Lane was married to her Royal Ballet colleague David Blair, with whom she had twin daughters in 1960. In 1961, Blair was promoted to be Margot Fonteyn's regular partner but was soon overshadowed by the arrival of Rudolf Nureyev in 1962. Both Lane and Blair, along with other leading dancers of the company, sank into relative obscurity in the blaze of publicity about the partnership of Fonteyn and Nureyev.

After leaving the Royal Ballet in 1968, Lane occasionally made guest appearances with London Festival Ballet, Ballet Rambert, and her former home company. She found a new vocation, however, as an inspired and inspiring teacher at the London Ballet Centre. She then taught at the Royal Ballet and Ballet Rambert schools and with other companies, schools and seminars.

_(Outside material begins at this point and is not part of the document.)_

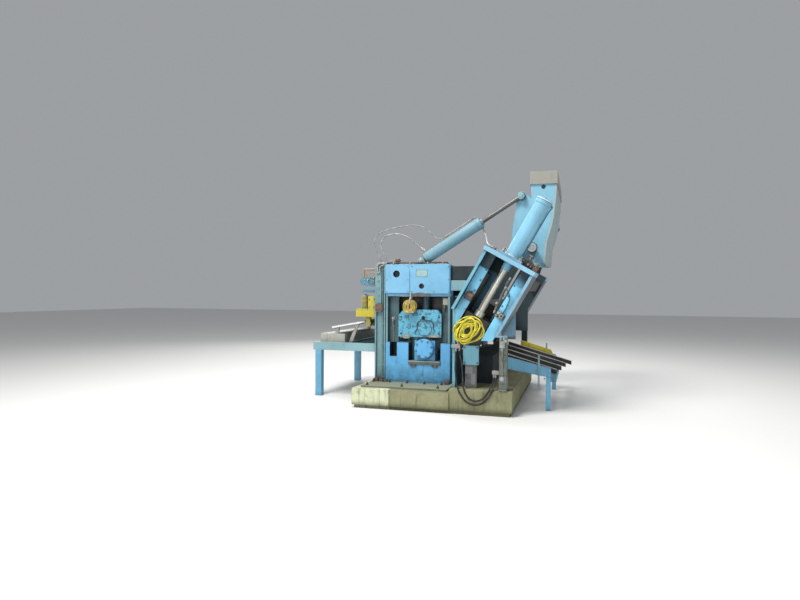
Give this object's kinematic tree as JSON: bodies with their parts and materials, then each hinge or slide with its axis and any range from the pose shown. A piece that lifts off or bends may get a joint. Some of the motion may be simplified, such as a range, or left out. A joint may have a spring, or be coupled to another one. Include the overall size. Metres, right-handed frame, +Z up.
{
  "type": "roller leveler",
  "caption": "Roller leveler stand on a concrete plinth: pinch rolls in a window frame, leaning press slides, a swinging table arm with a lift cylinder, and entry and exit tables",
  "frame": {"origin": "on the floor, under the middle of the whole machine", "axes": "+X along the strip towards the entry table, -Y to the operator side, +Z up"},
  "size_m": [3.96, 3.368, 3.398],
  "materials": {
    "blue_enamel": "satin enamel, scuffed at the edges",
    "plinth_concrete": "rough, stained",
    "ground_steel": "ground",
    "rod_steel": "polished, oily",
    "worn_steel": "worn through to bare steel",
    "cream_enamel": "satin, dusty",
    "yellow_enamel": "satin enamel, chipped",
    "dark_steel": "oily",
    "grey_steel": "satin, dusty",
    "black_rubber": "matt",
    "yellow_hose": "satin, dirty"
  },
  "bodies": {
    "frame": {"arm_brackets": "blue_enamel", "bed_beam": "blue_enamel", "bridge_hoods": "dark_steel", "bridge_plates": "blue_enamel", "crown_beam": "blue_enamel", "crowns": "blue_enamel", "entry_cross_beams": "blue_enamel", "entry_side_guide": "yellow_enamel", "entry_side_rails": "blue_enamel", "exit_apron": "grey_steel", "exit_cross_beams": "blue_enamel", "exit_guard": "yellow_enamel", "exit_posts": "blue_enamel", "exit_roller_bearings": "grey_steel", "exit_side_rails": "blue_enamel", "exit_tray": "cream_enamel", "hanging_hose_a": "black_rubber", "hanging_hose_b": "black_rubber", "head_hose_a": "black_rubber", "head_hose_b": "black_rubber", "hose_unions": "grey_steel", "keeper_bars": "dark_steel", "lift_clevises": "blue_enamel", "lift_hose_a": "black_rubber", "lift_hose_b": "black_rubber", "lower_chocks": "blue_enamel", "plinth": "plinth_concrete", "press_cylinders": "blue_enamel", "roll_housings": "blue_enamel", "skid_bars": "dark_steel", "slide_guides": "dark_steel", "slide_left_plates": "blue_enamel", "slide_right_plates": "blue_enamel", "slide_tie_beam": "dark_steel", "slide_top_plates": "blue_enamel", "slide_webs": "blue_enamel", "sole_plates": "blue_enamel", "stop_plates": "grey_steel", "table_legs": "blue_enamel", "valve_block": "blue_enamel", "window_cheeks": "blue_enamel", "window_hose_coil": "yellow_hose"},
    "lower_roll": {"lower_roll": "ground_steel"},
    "upper_set": {"upper_chocks": "blue_enamel", "upper_yoke": "dark_steel"},
    "upper_roll": {"upper_roll": "ground_steel"},
    "press_carriage": {"press_rods": "rod_steel", "crossheads": "dark_steel", "carriage_beam": "dark_steel", "carriage_hose_coil": "yellow_hose"},
    "bending_roll": {"bending_roll": "ground_steel"},
    "arm": {"arm_side_plates": "blue_enamel", "arm_table_plate": "worn_steel", "arm_cross_beams": "blue_enamel", "arm_tip_block": "cream_enamel", "arm_pivot_shaft": "dark_steel"},
    "lift_barrels": {"lift_barrels": "blue_enamel", "lift_pipes": "grey_steel"},
    "lift_rods": {"lift_rods": "rod_steel"},
    "exit_roller": {"exit_roller": "ground_steel"}
  },
  "joints": [
    {"name": "arm_swing", "type": "hinge", "parent": "frame", "child": "arm", "pos_m": [1.456, 0, 2.302], "axis": [0, 1, 0], "range_deg": [-25, 12]},
    {"name": "lift_barrel_tilt", "type": "hinge", "parent": "frame", "child": "lift_barrels", "pos_m": [-0.171, 0, 2.133], "axis": [0, 1, 0], "range_deg": [-3, 1.5], "deforming": ["lift_hose_a", "lift_hose_b", "head_hose_a", "head_hose_b"]},
    {"name": "lift_rod_slide", "type": "slide", "parent": "lift_barrels", "child": "lift_rods", "axis": [0.8483, 0, 0.5296], "range_m": [-0.33, 0.16]},
    {"name": "press_slide", "type": "slide", "parent": "frame", "child": "press_carriage", "axis": [0.4924, 0, 0.8704], "range_m": [0, 0.6]},
    {"name": "bending_roll_spin", "type": "hinge", "parent": "press_carriage", "child": "bending_roll", "pos_m": [0.60618, 0, 0.97839], "axis": [0, 1, 0], "continuous": true},
    {"name": "upper_roll_lift", "type": "slide", "parent": "frame", "child": "upper_set", "axis": [0, 0, 1], "range_m": [0, 0.1]},
    {"name": "upper_roll_spin", "type": "hinge", "parent": "upper_set", "child": "upper_roll", "pos_m": [-0.106, 0, 1.113], "axis": [0, 1, 0], "continuous": true},
    {"name": "lower_roll_spin", "type": "hinge", "parent": "frame", "child": "lower_roll", "pos_m": [-0.106, 0, 0.821], "axis": [0, 1, 0], "continuous": true},
    {"name": "exit_roller_spin", "type": "hinge", "parent": "frame", "child": "exit_roller", "pos_m": [-1.061, 0, 1.17], "axis": [0, 1, 0], "continuous": true}
  ],
  "couplings": [
    {"joint": "lift_barrel_tilt", "follows": "arm_swing", "ratio": 0.112},
    {"joint": "lift_rod_slide", "follows": "arm_swing", "m_per_rad": 0.744}
  ]
}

In middle age, after her husband died in 1976, she went to live in Cyprus, a former British stronghold in the eastern Mediterranean. There she settled in the Greek Cypriot town of Kyrenia, a thriving cultural centre and popular tourist destination on the northern coast of the island, where she founded her own small school, the Maryon Lane Ballet Academy. After some years of teaching local students, she died in 2008, at age 77.